Knowing nothing, I wouldn't expect it to
matter. (Only one way to find out...)
Using the list does give you control over
the order, so if that matters, then the list
might be better.

> [...] enough details [...]

It's a good start, but without some
profiling, it's hard to guess where it's
spending its time.

Adding /COMPRESSION = STORE ("-0") would
eliminate any CPU time spent doing
compression, but I doubt that that's the big
problem.

Ah. I'm submitting too slowly.

> The ZIP process seems to take a lot of
> time up front, about midway through the
> ordeal it actually creates a temporary ZIP
> file Zxxxxxxx and starts adding files to
> it.

It does do some research on the files to be
archived before it starts to work. I thought
that it was mostly checking for existence,
but there might be more to it.
Robert Gezelter
Honored Contributor

Re: ZIP performance

Steven,

The processing of a directory holding 80,000 files implies a directory well in excess of the XQP caches.

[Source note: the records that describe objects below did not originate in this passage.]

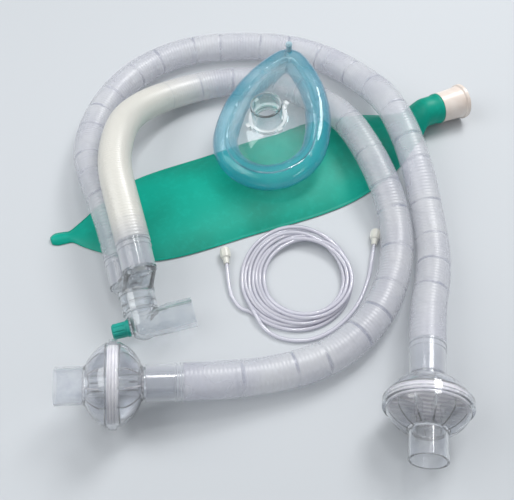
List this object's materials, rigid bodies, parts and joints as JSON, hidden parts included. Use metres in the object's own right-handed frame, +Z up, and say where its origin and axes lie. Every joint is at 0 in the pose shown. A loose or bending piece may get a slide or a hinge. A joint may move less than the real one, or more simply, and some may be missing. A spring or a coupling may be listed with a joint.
{
  "type": "anesthesia breathing circuit",
  "caption": "Corrugated breathing hoses with wye and swivel elbow, filters, a rebreathing bag, a cushioned face mask and a coiled gas sampling line, laid out as a kit.",
  "frame": {"origin": "on the floor, under the middle of the kit without its hoses and sampling line", "axes": "+Z up from the floor the kit lies on; +Y from the filters and the elbow towards the mask's nose; +X towards the bag's bushing"},
  "size_m": [0.3595, 0.4259, 0.0743],
  "materials": {
    "clear_connector": "clear glossy moulding",
    "sampling_cap": "teal, satin",
    "filter_housing": "clear glossy moulding",
    "filter_media": "white pleated fleece",
    "hose": "frosted translucent corrugated film",
    "hose_cuff": "frosted soft moulding",
    "bag": "green, satin",
    "bushing": "beige, glossy",
    "mask_dome": "clear glossy moulding",
    "mask_cushion": "blue, translucent soft film",
    "hook_ring": "clear glossy moulding",
    "cushion_valve": "white, satin",
    "sampling_line": "clear small-bore tubing",
    "luer_lock": "cream, glossy"
  },
  "bodies": {
    "circuit": {"wye_body": "clear_connector", "inspiratory_filter_hose_shell": "filter_housing", "inspiratory_filter_port_shell": "filter_housing", "inspiratory_filter_media": "filter_media", "inspiratory_filter_cuff": "hose_cuff", "expiratory_filter_hose_shell": "filter_housing", "expiratory_filter_port_shell": "filter_housing", "expiratory_filter_media": "filter_media", "expiratory_filter_cuff": "hose_cuff", "inspiratory_hose": "hose", "expiratory_hose": "hose", "inspiratory_wye_cuff": "hose_cuff", "expiratory_wye_cuff": "hose_cuff", "breathing_bag": "bag", "bag_bushing": "bushing", "mask_dome": "mask_dome", "mask_cushion": "mask_cushion", "mask_hook_ring": "hook_ring", "cushion_valve_stem": "cushion_valve", "sampling_line_coil": "sampling_line", "left_luer_lock": "luer_lock", "sampling_line_left_tail": "sampling_line", "right_luer_lock": "luer_lock", "sampling_line_right_tail": "sampling_line"},
    "elbow": {"patient_elbow": "clear_connector"},
    "cap": {"sampling_port_cap": "sampling_cap"},
    "valve_plug": {"cushion_valve_plug": "cushion_valve"}
  },
  "joints": [
    {"name": "elbow_swivel", "type": "hinge", "parent": "circuit", "child": "elbow", "pos_m": [-0.0935, -0.08, 0.0168], "axis": [-0.2723, 0.9313, 0.2419], "continuous": true},
    {"name": "cap_pull", "type": "slide", "parent": "elbow", "child": "cap", "axis": [-0.9598, -0.2807, 0], "range_m": [0, 0.012]},
    {"name": "valve_plug_pull", "type": "slide", "parent": "circuit", "child": "valve_plug", "axis": [-0.1007, -0.1381, 0.9853], "range_m": [0, 0.008]}
  ]
}
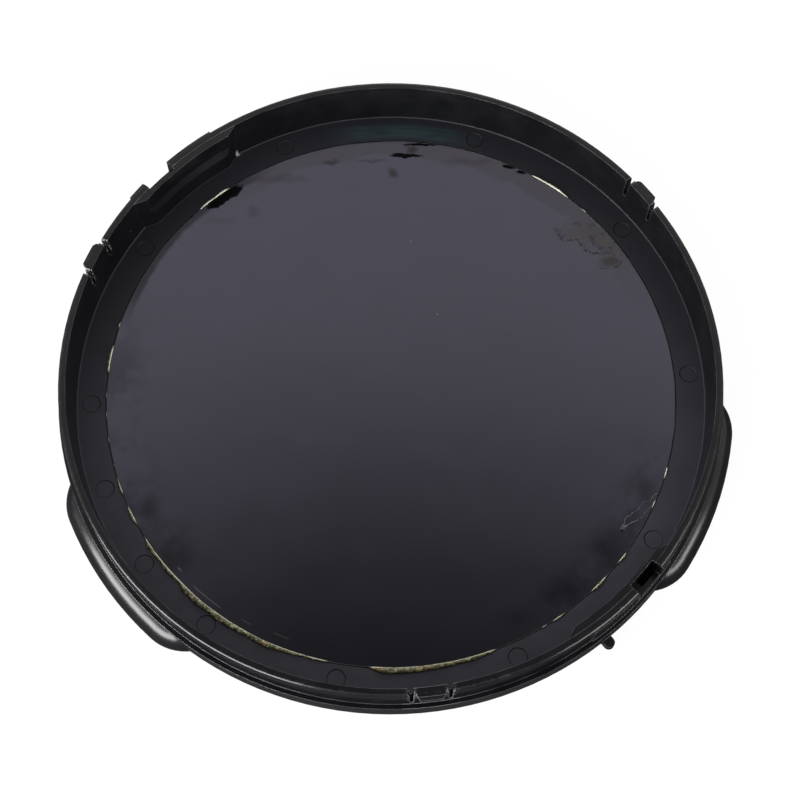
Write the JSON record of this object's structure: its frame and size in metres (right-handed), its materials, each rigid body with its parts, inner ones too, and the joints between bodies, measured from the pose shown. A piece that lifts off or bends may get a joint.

I did not ask Art, but another thing that comes to mind is ensuring that the XFC is enabled and sized appropriately to the task at hand.

Just the directory searches on a directory of that size would likely be expensive.

- Bob Gezelter, http://www.rlgsc.com
Art Wiens
Respected Contributor

Re: ZIP performance

$ show mem/cache/full
System Memory Resources on 3-SEP-2009 10:57:55.77

Virtual I/O Cache
Total Size (Kbytes) 3200 Read IO Count 1003983095
Free Kbytes 0 Read Hit Count 176445148
Kbytes in Use 3200 Read Hit Rate 17%
Write IO Bypassing Cache 23261386 Write IO Count 38318456
Files Retained 99 Read IO Bypassing Cache 275267547

$ show sys/noproc
OpenVMS V7.2-2 on node xxxxxx 3-SEP-2009 10:58:17.64 Uptime 85 21:26:23

As I said, there's only 512MB memory in this box.